Appellant next complains that the trial court erred in permitting testimony concerning the burglaries of and thefts from the other cars on the lot over his objection that such testimony constituted proof of extraneous offenses. However, we have examined the record and find that most of this testimony was admitted without objection. When appellant did object, it was not on the ground he now advances. Finally, the testimony in question was admissible in order to prove the context of the charged offense. Maddox v. State, 682 S.W.2d 563 (Tex.Cr.App. 1985).
Appellant's third ground of error asserts that the evidence is insufficient to establish that he entered the Monte Carlo with the intent to commit theft, and is therefore insufficient to sustain the conviction. Appellant bases this contention on his testimony denying an intent to commit theft, and on the undisputed fact that no property was taken from the Monte Carlo. However, an intent to steal may be inferred from appellant's actions on the night in question and from the circumstances surrounding those actions. We find the evidence more than sufficient to reasonably support the jury's verdict.

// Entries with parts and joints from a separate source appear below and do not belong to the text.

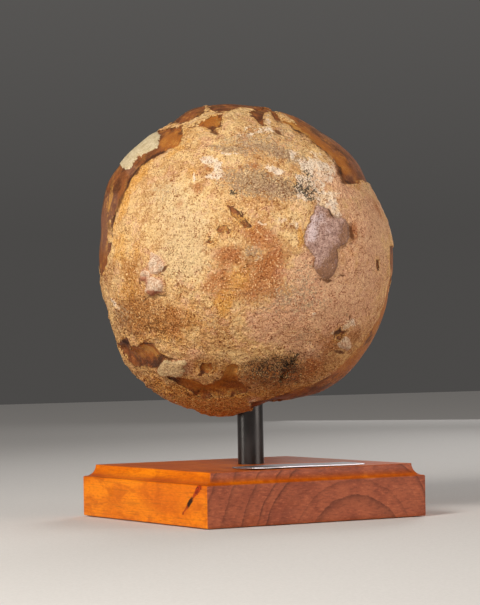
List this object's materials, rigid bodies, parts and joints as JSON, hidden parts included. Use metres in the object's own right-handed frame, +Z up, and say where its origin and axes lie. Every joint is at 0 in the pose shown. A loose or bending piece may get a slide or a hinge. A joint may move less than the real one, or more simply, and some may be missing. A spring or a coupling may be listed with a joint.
{
  "type": "fossil mammoth femur head on stand",
  "caption": "Fossil ball end of a mammoth thigh bone, broken off at the neck, held up on a short black rod in a square wooden base with a bare metal plate.",
  "frame": {"origin": "middle of the wooden base's underside", "axes": "+Z up; -Y is the side of the base that the metal plate lies along; +X is to the right when that side is faced"},
  "size_m": [0.1826, 0.1733, 0.252],
  "materials": {
    "bone": "matt sandy crust, glossy amber-brown where it has chipped off",
    "rod": "satin black",
    "base": "satin varnish, reddish brown",
    "plate": "lightly brushed, bare"
  },
  "bodies": {
    "root": {"femur_head": "bone", "support_rod": "rod", "wooden_base": "base", "nameplate": "plate"}
  },
  "joints": []
}
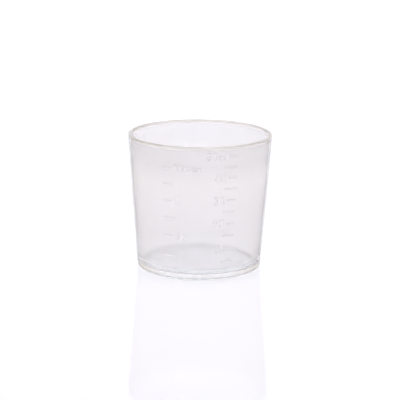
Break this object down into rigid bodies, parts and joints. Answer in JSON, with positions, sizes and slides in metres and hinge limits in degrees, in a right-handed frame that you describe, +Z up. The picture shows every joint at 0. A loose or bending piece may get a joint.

Finally, appellant contends the punishment assessed is cruel and unusual, pointing out that he is a high school graduate, has an honorable military record, and was eligible for probation. As a general rule, where the punishment assessed is within the limits prescribed by the legislature for the offense, it is not cruel and unusual. Samuel v. State, 477 S.W.2d 611 (Tex.Cr.App. 1972). We find no basis in the record for departing from this general rule.
The judgment of conviction is affirmed.